Return verbatim the inclusive range of lines running from the line that contains "base_side_left();" to the line that contains "zip(*points))), Vector(map(max, zip(*points)))". Omit every other line.

****

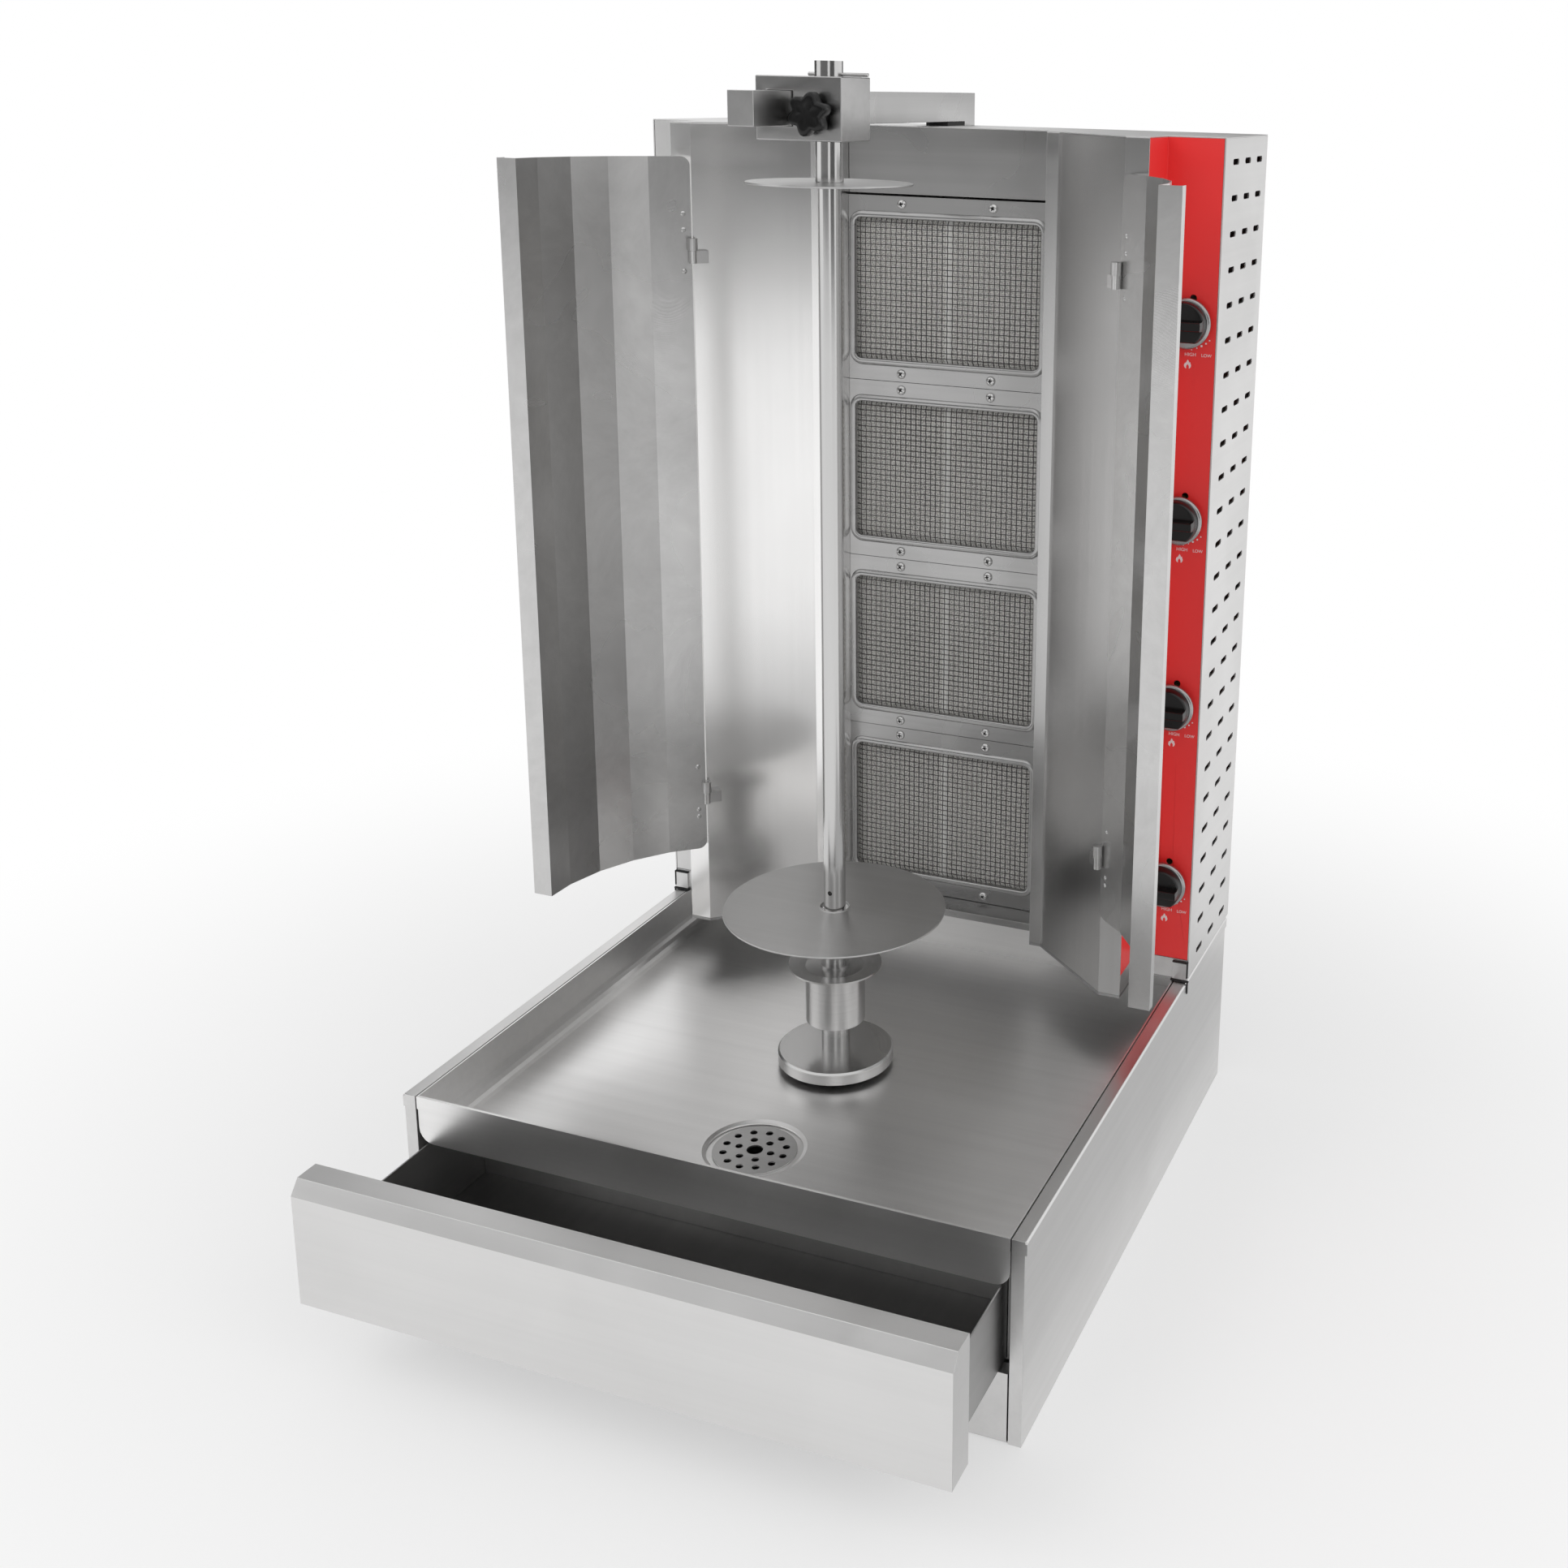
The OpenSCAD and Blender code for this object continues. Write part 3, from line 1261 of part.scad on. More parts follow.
// Right shield: straight strips folded in a curve, a flange along the free edge
function strip_dir(k) = let (a = first_turn + k * strip_turn) [cos(a), -sin(a)];
function strip_end(k) = k < 0 ? shield_face_r * [sin(first_turn), cos(first_turn)]
  : strip_end(k - 1) + (k < strip_count ? strip_l : last_strip_l) * strip_dir(k);
function shield_path() = let (free = strip_end(strip_count)) concat(
  [for (k = [-1 : strip_count]) strip_end(k)], [free + [edge_w, 0], free + [edge_w, edge_d]]);
module shield() {
  h = shield_top_z - shield_z;
  start = strip_end(-1);
  color("silver") from_front() translate([hinge_x, hinge_y, 0]) {
    difference() {
      translate([0, 0, shield_z]) linear_extrude(h) folded(shield_path(), tower_sheet);
      for (top = [0, 1]) translate([start.x, start.y, shield_z + top * h]) mirror([0, 0, top])
        rotate(-first_turn) along_y(-overrun, tower_sheet + 2 * overrun) difference() {
          translate([-overrun, -overrun])
            square([shield_corner_r + overrun, shield_corner_r + overrun]);
          translate([shield_corner_r, shield_corner_r]) circle(r = shield_corner_r);
        }
    }
    for (z = [hinge_low_z, hinge_high_z])
      translate([0, 0, z + hinge_l / 2 + flat_fit]) shield_ring();
    for (z = [hinge_low_z - rivet_in, hinge_low_z - 2 * rivet_in, hinge_low_z + hinge_l + 2 * rivet_in,
      hinge_high_z - rivet_in, hinge_high_z + hinge_l + rivet_in,
      hinge_high_z + hinge_l + 3 * rivet_in])
      translate([start.x, start.y, z]) rotate(-first_turn) translate([rivet_in, 0, 0])
        rotate([90, 0, 0]) cylinder(r1 = rivet_r, r2 = rivet_r / 2, h = rivet_t);
  }
}
module shield_ring() {
  ring_h = hinge_l / 2 - 2 * flat_fit;
  difference() {
    cylinder(r = pin_r + ring_wall, h = ring_h);
    translate([0, 0, -overrun]) cylinder(r = pin_r + running, h = ring_h + 2 * overrun);
  }
}
module shield_right() shield();
module shield_left() mirror([1, 0, 0]) shield();

base_side_left();
base_side_right();
base_front_rail();
base_bottom();
base_back();
drawer_runners();
fat_pan();
slide_frame();
arm_bar();
arm_pad();
tower_floor();
tower_back();
side_cover_left();
side_cover_right();
top_cover();
control_panel();
left_front_panel();
foot_trim();
bay_wall_left();
bay_wall_right();
header_fascia();
drip_ledge();
burner_frames();
burner_gauzes();
burner_plaques();
burner_boxes();
screws();
gas_manifold();
injector_pipes();
tap_bodies();
cable_gland();
hinge_brackets();
tap_plug_1();
tap_plug_2();
tap_plug_3();
tap_plug_4();
knob_1();
knob_2();
knob_3();
knob_4();
drawer_front();
drawer_box();
drain_strainer();
drive_carriage();
shaft_bearing();
gearbox_housing();
gear_motor();
motor_pinion();
output_gear();
drive_shaft();
drive_cup();
drip_disc();
lower_disc();
spit_rod();
upper_disc();
lock_sleeve();
clamp_block();
star_knob();
shield_left();
shield_right();
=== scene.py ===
# %% [markdown]
# # A gas doner kebab grill, dressed in Blender
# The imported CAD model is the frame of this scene: every body, size and joint
# comes from it, and nothing here moves or resizes it. This lesson adds what a
# camera sees from a step away: brushed and polished steel, woven gauze, knobs,
# screws and printed marks.

# %% Load the frame
import math
import bmesh
import bpy
from mathutils import Matrix, Vector


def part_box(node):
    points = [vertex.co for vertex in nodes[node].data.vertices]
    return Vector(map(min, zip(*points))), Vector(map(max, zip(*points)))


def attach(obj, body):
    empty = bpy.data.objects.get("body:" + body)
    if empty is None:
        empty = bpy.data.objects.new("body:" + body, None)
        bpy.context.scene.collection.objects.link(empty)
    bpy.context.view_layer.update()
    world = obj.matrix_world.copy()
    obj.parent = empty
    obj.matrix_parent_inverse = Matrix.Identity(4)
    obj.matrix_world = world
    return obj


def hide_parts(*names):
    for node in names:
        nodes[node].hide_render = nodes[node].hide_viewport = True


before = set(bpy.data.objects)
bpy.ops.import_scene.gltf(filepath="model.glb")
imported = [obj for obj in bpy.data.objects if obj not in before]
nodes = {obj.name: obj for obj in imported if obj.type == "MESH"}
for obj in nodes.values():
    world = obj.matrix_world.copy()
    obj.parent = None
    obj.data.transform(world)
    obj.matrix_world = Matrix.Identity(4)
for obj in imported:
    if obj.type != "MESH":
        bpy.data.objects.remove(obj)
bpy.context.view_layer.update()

MM = 0.001

# %% [markdown]
# ## Putting things in the scene
# A mesh, a lamp or a camera is only data until an object holds it and the
# scene knows the object. Clicking Add does both at once, and in a script one
# short function does.

# %% Helper: an object in the scene
def put_in_scene(name, data):
    obj = bpy.data.objects.new(name, data)
    bpy.context.scene.collection.objects.link(obj)
    return obj


print("helper ready: put_in_scene")

# %% [markdown]
# ## The camera
# The picture was taken from the right, a little above the pan, with the lens
# shifted. A camera could be placed by eye, but these numbers come from fitting
# the corners of the grill, so the view is computed: an eye point, three
# angles, a focal length in pixels and the pixel where the lens axis lands.

# %% Camera
PHOTO_W = 1932
FOCAL_PX = 2257.2
AXIS_PX = Vector((1294.4, 695.5))
EYE = Vector((0.64495, -1.34898, 0.96236))
YAW, PITCH, ROLL = (math.radians(a) for a in (19.315, -14.631, 1.372))
SENSOR_MM = 36.0
FAR_CLIP = 100.0

ahead = Vector((-math.sin(YAW) * math.cos(PITCH), math.cos(YAW) * math.cos(PITCH), math.sin(PITCH)))
side = Vector((math.cos(YAW), math.sin(YAW), 0))
above = side.cross(ahead)
rolled_side = side * math.cos(ROLL) + above * math.sin(ROLL)
rolled_above = above * math.cos(ROLL) - side * math.sin(ROLL)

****

## Finished task
base_side_left();
base_side_right();
base_front_rail();
base_bottom();
base_back();
drawer_runners();
fat_pan();
slide_frame();
arm_bar();
arm_pad();
tower_floor();
tower_back();
side_cover_left();
side_cover_right();
top_cover();
control_panel();
left_front_panel();
foot_trim();
bay_wall_left();
bay_wall_right();
header_fascia();
drip_ledge();
burner_frames();
burner_gauzes();
burner_plaques();
burner_boxes();
screws();
gas_manifold();
injector_pipes();
tap_bodies();
cable_gland();
hinge_brackets();
tap_plug_1();
tap_plug_2();
tap_plug_3();
tap_plug_4();
knob_1();
knob_2();
knob_3();
knob_4();
drawer_front();
drawer_box();
drain_strainer();
drive_carriage();
shaft_bearing();
gearbox_housing();
gear_motor();
motor_pinion();
output_gear();
drive_shaft();
drive_cup();
drip_disc();
lower_disc();
spit_rod();
upper_disc();
lock_sleeve();
clamp_block();
star_knob();
shield_left();
shield_right();
=== scene.py ===
# %% [markdown]
# # A gas doner kebab grill, dressed in Blender
# The imported CAD model is the frame of this scene: every body, size and joint
# comes from it, and nothing here moves or resizes it. This lesson adds what a
# camera sees from a step away: brushed and polished steel, woven gauze, knobs,
# screws and printed marks.

# %% Load the frame
import math
import bmesh
import bpy
from mathutils import Matrix, Vector


def part_box(node):
    points = [vertex.co for vertex in nodes[node].data.vertices]
    return Vector(map(min, zip(*points))), Vector(map(max, zip(*points)))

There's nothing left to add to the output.